## What you are asked to do:
Quote exactly and only this range of lines in the data below: the line that holds "# Board tube: it" to the line that holds "bpy.data.objects.remove(obj)", both included.

Records with modeling code:
────────────────────
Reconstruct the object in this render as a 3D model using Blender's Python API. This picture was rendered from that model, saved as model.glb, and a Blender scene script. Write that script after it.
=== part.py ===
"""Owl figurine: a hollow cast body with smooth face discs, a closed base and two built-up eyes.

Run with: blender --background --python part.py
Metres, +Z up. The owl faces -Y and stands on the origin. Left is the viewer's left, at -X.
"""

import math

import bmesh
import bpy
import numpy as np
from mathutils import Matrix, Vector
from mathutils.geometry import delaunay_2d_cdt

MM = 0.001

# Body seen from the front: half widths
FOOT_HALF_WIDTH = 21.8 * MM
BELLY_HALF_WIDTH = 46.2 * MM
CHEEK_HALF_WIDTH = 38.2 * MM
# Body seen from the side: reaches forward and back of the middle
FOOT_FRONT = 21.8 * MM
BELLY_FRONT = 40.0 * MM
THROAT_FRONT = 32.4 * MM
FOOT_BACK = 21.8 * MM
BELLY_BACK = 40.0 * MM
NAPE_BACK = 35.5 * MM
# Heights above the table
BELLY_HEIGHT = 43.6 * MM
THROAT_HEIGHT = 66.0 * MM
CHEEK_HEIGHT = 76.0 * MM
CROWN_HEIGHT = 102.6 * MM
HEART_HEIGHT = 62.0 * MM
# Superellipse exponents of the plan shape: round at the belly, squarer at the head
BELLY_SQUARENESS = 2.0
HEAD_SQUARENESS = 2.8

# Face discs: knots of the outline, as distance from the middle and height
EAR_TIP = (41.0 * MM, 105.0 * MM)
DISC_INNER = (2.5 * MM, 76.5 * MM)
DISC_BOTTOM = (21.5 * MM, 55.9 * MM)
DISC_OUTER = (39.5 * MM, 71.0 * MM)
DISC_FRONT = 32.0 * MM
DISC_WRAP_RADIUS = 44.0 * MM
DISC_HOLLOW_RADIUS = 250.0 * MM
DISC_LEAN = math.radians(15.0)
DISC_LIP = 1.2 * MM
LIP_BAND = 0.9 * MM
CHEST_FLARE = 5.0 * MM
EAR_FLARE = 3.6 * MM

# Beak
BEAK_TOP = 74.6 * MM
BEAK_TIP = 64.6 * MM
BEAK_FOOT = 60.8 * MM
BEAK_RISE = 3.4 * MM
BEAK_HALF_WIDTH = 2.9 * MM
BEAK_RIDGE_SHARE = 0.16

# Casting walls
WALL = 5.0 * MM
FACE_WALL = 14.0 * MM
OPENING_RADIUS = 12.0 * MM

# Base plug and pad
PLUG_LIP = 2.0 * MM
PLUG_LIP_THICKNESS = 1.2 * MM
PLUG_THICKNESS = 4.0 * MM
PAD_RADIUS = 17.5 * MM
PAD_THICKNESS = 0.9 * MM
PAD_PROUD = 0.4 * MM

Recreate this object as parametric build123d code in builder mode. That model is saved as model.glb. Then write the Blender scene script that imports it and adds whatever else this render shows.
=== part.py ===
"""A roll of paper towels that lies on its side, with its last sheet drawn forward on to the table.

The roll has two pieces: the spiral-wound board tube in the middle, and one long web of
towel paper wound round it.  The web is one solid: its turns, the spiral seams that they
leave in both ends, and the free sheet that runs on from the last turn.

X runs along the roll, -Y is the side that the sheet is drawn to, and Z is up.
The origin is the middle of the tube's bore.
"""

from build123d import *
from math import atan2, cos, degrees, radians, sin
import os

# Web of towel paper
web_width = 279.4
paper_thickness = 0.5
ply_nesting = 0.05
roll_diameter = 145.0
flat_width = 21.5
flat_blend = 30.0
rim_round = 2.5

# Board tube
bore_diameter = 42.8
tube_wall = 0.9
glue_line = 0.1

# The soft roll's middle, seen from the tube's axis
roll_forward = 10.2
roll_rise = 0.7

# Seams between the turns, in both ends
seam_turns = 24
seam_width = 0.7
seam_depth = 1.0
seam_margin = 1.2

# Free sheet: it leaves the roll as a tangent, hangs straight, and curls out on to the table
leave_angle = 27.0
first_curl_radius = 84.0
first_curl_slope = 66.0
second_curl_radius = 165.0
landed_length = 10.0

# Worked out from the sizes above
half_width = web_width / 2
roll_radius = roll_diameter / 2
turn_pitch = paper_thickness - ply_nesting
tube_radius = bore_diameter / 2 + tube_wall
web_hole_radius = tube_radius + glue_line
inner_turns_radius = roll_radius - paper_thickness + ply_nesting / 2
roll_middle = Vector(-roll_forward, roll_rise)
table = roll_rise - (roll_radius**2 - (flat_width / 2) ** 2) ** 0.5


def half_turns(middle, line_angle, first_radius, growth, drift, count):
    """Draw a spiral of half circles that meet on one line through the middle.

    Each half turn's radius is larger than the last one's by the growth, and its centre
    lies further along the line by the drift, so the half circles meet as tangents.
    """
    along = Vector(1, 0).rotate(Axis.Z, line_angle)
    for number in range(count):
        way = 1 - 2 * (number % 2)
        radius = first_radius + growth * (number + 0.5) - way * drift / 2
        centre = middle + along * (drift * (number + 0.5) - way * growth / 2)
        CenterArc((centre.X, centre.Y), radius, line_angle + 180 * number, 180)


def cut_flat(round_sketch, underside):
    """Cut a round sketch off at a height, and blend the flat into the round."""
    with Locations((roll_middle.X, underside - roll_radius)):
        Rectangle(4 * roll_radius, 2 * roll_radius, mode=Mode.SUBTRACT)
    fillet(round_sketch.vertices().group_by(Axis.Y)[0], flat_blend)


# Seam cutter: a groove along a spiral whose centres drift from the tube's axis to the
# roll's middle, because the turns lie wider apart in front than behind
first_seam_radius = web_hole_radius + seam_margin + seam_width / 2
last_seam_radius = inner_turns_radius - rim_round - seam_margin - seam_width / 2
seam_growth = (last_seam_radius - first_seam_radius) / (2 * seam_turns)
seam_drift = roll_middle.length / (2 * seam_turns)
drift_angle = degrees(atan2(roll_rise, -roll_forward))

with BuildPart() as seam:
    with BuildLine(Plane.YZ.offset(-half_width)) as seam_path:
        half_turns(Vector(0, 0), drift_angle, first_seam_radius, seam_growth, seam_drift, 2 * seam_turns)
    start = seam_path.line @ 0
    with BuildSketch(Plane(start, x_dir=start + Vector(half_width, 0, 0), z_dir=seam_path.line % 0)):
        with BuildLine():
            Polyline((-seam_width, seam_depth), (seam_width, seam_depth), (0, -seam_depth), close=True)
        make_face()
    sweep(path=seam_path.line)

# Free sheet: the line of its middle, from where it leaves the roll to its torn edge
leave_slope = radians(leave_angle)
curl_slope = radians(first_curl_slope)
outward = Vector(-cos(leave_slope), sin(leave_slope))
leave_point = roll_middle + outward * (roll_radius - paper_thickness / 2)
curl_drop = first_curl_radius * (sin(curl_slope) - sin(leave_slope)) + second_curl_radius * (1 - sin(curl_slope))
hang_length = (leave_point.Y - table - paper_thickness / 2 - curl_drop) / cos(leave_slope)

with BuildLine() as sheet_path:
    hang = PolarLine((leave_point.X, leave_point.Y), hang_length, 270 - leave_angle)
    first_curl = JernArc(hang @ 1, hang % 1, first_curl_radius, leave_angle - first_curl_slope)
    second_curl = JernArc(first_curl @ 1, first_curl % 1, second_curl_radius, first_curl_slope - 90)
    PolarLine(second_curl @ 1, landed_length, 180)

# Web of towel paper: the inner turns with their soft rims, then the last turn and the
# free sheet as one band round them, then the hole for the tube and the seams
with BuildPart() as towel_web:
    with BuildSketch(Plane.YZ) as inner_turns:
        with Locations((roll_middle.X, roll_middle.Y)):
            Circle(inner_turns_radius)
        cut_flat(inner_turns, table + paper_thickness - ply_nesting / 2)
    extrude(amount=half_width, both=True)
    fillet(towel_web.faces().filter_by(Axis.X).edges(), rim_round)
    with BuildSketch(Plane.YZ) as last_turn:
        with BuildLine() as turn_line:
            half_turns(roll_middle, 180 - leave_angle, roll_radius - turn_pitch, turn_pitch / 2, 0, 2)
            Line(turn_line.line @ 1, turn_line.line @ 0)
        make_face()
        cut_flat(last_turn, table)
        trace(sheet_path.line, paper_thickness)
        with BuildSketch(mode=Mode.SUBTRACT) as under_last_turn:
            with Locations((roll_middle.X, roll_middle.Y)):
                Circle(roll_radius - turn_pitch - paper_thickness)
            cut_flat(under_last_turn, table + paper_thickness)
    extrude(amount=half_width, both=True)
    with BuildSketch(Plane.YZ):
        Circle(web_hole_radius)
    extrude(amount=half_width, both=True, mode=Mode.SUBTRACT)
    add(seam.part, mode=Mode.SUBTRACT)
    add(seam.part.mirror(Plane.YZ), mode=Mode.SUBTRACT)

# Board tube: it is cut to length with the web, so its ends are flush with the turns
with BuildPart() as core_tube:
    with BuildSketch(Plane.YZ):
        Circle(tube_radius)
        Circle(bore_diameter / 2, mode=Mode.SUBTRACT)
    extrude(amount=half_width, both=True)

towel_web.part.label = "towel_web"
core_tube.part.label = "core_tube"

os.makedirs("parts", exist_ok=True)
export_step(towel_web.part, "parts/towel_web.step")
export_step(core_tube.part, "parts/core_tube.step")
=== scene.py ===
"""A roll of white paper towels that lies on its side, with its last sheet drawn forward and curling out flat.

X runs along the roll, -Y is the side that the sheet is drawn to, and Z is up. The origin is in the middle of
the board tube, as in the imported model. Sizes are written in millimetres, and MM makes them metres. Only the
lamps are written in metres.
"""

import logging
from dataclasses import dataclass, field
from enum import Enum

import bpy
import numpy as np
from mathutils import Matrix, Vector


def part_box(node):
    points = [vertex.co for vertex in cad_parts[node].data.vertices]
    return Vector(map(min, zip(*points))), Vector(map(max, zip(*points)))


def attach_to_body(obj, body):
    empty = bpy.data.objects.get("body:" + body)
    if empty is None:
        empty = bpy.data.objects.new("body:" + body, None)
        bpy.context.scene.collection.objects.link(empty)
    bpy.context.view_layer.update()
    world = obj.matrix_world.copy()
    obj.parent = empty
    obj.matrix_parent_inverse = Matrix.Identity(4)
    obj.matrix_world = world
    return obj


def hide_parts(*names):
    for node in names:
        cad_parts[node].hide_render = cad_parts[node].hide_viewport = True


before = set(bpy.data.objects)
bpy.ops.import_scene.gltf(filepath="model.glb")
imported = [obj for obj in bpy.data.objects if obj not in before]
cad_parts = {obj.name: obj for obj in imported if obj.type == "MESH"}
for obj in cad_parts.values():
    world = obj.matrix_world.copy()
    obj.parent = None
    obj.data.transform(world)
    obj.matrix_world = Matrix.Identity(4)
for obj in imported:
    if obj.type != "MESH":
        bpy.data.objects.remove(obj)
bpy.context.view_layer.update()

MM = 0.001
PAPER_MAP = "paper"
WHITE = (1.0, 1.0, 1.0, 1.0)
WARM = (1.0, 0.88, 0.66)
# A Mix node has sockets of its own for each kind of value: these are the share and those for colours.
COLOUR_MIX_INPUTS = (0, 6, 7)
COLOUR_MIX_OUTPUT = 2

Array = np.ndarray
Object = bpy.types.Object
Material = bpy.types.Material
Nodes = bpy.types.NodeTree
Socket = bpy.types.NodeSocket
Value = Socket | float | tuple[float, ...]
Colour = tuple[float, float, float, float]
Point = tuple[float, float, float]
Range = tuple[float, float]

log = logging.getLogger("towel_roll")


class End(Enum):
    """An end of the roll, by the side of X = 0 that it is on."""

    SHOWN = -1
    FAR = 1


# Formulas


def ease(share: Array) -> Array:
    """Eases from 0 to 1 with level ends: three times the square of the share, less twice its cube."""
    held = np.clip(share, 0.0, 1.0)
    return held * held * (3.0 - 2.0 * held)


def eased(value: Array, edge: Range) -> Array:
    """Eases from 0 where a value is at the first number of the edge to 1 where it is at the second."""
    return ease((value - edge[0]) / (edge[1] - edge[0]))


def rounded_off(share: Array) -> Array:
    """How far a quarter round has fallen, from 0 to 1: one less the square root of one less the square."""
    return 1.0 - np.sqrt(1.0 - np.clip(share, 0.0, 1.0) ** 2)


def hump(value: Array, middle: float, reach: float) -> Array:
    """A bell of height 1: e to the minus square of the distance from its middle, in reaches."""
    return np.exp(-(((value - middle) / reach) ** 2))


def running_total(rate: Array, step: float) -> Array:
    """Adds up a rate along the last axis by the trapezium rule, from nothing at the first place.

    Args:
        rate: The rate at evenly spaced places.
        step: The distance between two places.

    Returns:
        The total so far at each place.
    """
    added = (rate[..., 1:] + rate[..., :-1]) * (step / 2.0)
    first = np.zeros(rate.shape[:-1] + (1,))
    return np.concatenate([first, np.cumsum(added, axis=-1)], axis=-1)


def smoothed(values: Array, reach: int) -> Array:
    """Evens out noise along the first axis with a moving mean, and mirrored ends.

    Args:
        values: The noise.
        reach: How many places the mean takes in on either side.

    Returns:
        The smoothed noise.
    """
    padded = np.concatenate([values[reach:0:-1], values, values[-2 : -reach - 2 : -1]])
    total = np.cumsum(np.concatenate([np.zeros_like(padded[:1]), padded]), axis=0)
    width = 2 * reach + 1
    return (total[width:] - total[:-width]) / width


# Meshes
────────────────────
## Full answer:
# Board tube: it is cut to length with the web, so its ends are flush with the turns
with BuildPart() as core_tube:
    with BuildSketch(Plane.YZ):
        Circle(tube_radius)
        Circle(bore_diameter / 2, mode=Mode.SUBTRACT)
    extrude(amount=half_width, both=True)

towel_web.part.label = "towel_web"
core_tube.part.label = "core_tube"

os.makedirs("parts", exist_ok=True)
export_step(towel_web.part, "parts/towel_web.step")
export_step(core_tube.part, "parts/core_tube.step")
=== scene.py ===
"""A roll of white paper towels that lies on its side, with its last sheet drawn forward and curling out flat.

X runs along the roll, -Y is the side that the sheet is drawn to, and Z is up. The origin is in the middle of
the board tube, as in the imported model. Sizes are written in millimetres, and MM makes them metres. Only the
lamps are written in metres.
"""

import logging
from dataclasses import dataclass, field
from enum import Enum

import bpy
import numpy as np
from mathutils import Matrix, Vector


def part_box(node):
    points = [vertex.co for vertex in cad_parts[node].data.vertices]
    return Vector(map(min, zip(*points))), Vector(map(max, zip(*points)))


def attach_to_body(obj, body):
    empty = bpy.data.objects.get("body:" + body)
    if empty is None:
        empty = bpy.data.objects.new("body:" + body, None)
        bpy.context.scene.collection.objects.link(empty)
    bpy.context.view_layer.update()
    world = obj.matrix_world.copy()
    obj.parent = empty
    obj.matrix_parent_inverse = Matrix.Identity(4)
    obj.matrix_world = world
    return obj


def hide_parts(*names):
    for node in names:
        cad_parts[node].hide_render = cad_parts[node].hide_viewport = True


before = set(bpy.data.objects)
bpy.ops.import_scene.gltf(filepath="model.glb")
imported = [obj for obj in bpy.data.objects if obj not in before]
cad_parts = {obj.name: obj for obj in imported if obj.type == "MESH"}
for obj in cad_parts.values():
    world = obj.matrix_world.copy()
    obj.parent = None
    obj.data.transform(world)
    obj.matrix_world = Matrix.Identity(4)
for obj in imported:
    if obj.type != "MESH":
        bpy.data.objects.remove(obj)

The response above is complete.